From Italy to France to the Long Beach Boardwalk
Valente emigrated from his native Italy to Ogdensburg, N.Y., in 1915, and three years later he entered Company D of the New York National Guard, which was later incorporated into the 27th Division. In May of 1918, he was deployed to France to fight on the front lines.
After the war, Valente married Margareta Marchello and moved to her hometown, Newark, N.J., before the couple settled in Long Beach around 1919, eventually buying a home on West Walnut Street where they raised three children. Valente was a contractor and real estate agent who built houses in Long Beach, but he eventually gave up the business to work as the city marshal at City Hall.
“When I look back at Michael Valente, I remember this giant of a man,” Weisenberg said about the veteran who stood 6 feet tall with blond hair, blue eyes and a barrel chest. “… He was like a John Wayne, only quiet. He was giving. He was loving. He was a model.”

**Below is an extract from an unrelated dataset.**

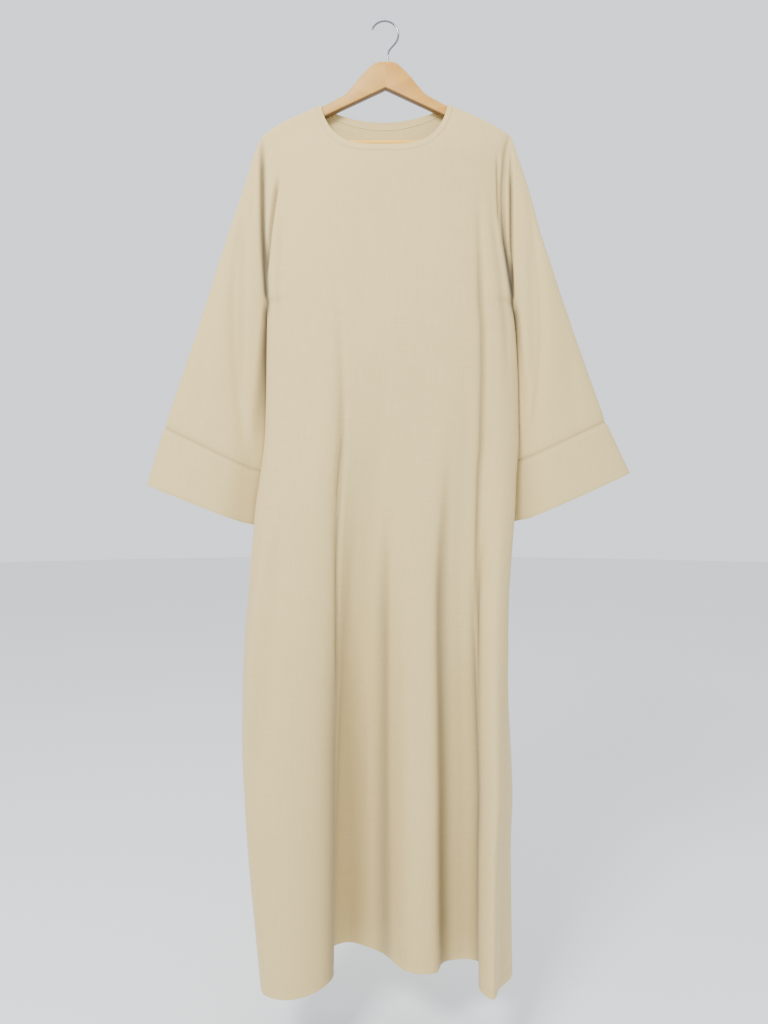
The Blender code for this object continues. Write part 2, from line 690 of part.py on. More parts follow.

After Valente retired in 1965, he greeted people at La Serenata, a restaurant at the original Long Beach Library, now the site of Sutton Place on West Park Avenue. Among the local veterans groups, Valente was most active in the VFW Post. He was always active, particularly in his garden, and he rode his bike on the boardwalk regularly right up until his final years. Valente died in 1976 at age 80.
The city named one of its senior apartments, on National Boulevard near City Hall, after Valente, as did the Sons of Italy lodge he attended.
City Manager Charles Theofan asked the audience not to lose sight of the symbolism of a bridge.
“A bridge takes us to another place,” he said. “Let us hope that one day mankind will take us to a better place, where peace between nations will rule the day.”